We spend most of our waking lives earning and spending money one way or another. Yet, almost all of us do so without understanding the role money plays in the context of a global monetary system. Nothing occurs in a vacuum - especially money! The truth is, you and I are not fully informed about how money works until we have taken into consideration the system of which it is a part. For example: You can discipline a child who is exhibiting behavioral problems at school but, truth is, the discipline will have little, if any, long-term effect. To impact the problem so that the child shows meaningful improvement requires knowledge of the child’s home life and the family system in which he or she lives.

Planets don’t magically rotate and revolve. They’re influenced by the gravitational pull of other planets and stars. Animals, plants, water and air are hardly mutually exclusive from one another. They’re all a part of the eco-system that surrounds us. If something occurs to dramatically affect one then there will surely be an effect on all the others. We’re taught these things when we’re young and eventually they become a part of that largest of all libraries, common sense.

Incredibly, when being taught about money, either by family, friends, universities, or the school of hard knocks, most of us are never educated about the larger framework within which money exists. The result? Our important financial and life decisions are made without the benefit of complete, accurate information about money.

The monetary system I refer to is global in nature with operations in 17 countries, including the United States. Commonly known as The Federal Reserve Banking System, it functions via a network of what are called central banks. Central banks worldwide use a system called fractional reserve banking to put money into circulation and are the only authorized banking entities able to do so. The process of issuing currency begins with a government’s request to borrow money from a central bank. Of course, money borrowed by a government must be repaid with interest.

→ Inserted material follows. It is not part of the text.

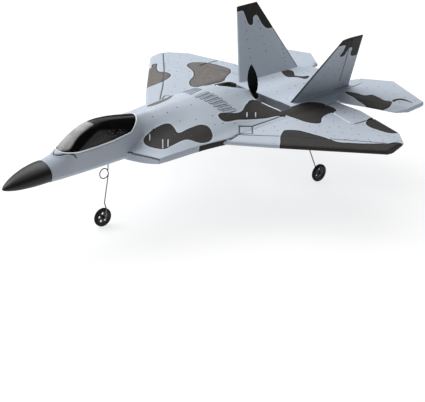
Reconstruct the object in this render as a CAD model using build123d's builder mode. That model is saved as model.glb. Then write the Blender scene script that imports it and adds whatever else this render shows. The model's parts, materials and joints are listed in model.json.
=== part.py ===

This procedure eventually trickles down to the consumer who requests a loan from their local bank. In other words, ALL money, everywhere in the world goes into circulation at the time it’s borrowed. The borrowing process multiplies the volume of currency in circulation while simultaneously causing money’s value to decrease over the course of time from the cumulative affect of compound interest. (Think loss of purchasing power.) Take a look at any U.S. paper currency and you will see the words “Federal Reserve Note” prominently stated. A note represents credit, requiring repayment. Every time you make a purchase you do so with an IOU!

Here’s the rub. That one-dollar IOU in your pocket is no longer worth the one dollar it started out as in 1913 when The Federal Reserve Bank began in the United States. Nearly 100 years later after the issuance of gazillions of dollars in loans (that had to be repaid with interest), expert consensus is that a dollar now has the purchasing power of between only 5 and 13 cents. (Think: Money depreciates like a car!)

Now back to those 75% of Americans. Without understanding the personal implications of currency creation’s built-in hidden inflation, going forward…we’re all in duck soup! This missing piece of information about how money works, not only fully informs us, but also calls us to make course corrections regarding how we think about, spend, earn, save and invest money.

Since traditional financial solutions do not rest on the root cause, they also fail to solve the magnitude of the problems families and individuals face today. If Americans (and people worldwide) desire to maintain or regain their financial equilibrium, they need to seek out personal finance approaches based on the full story about money. No one is immune to the effects of hidden inflation.

That being said, your financial advisor is still likely to tell you otherwise…that if you do what he or she says, everything will be fine.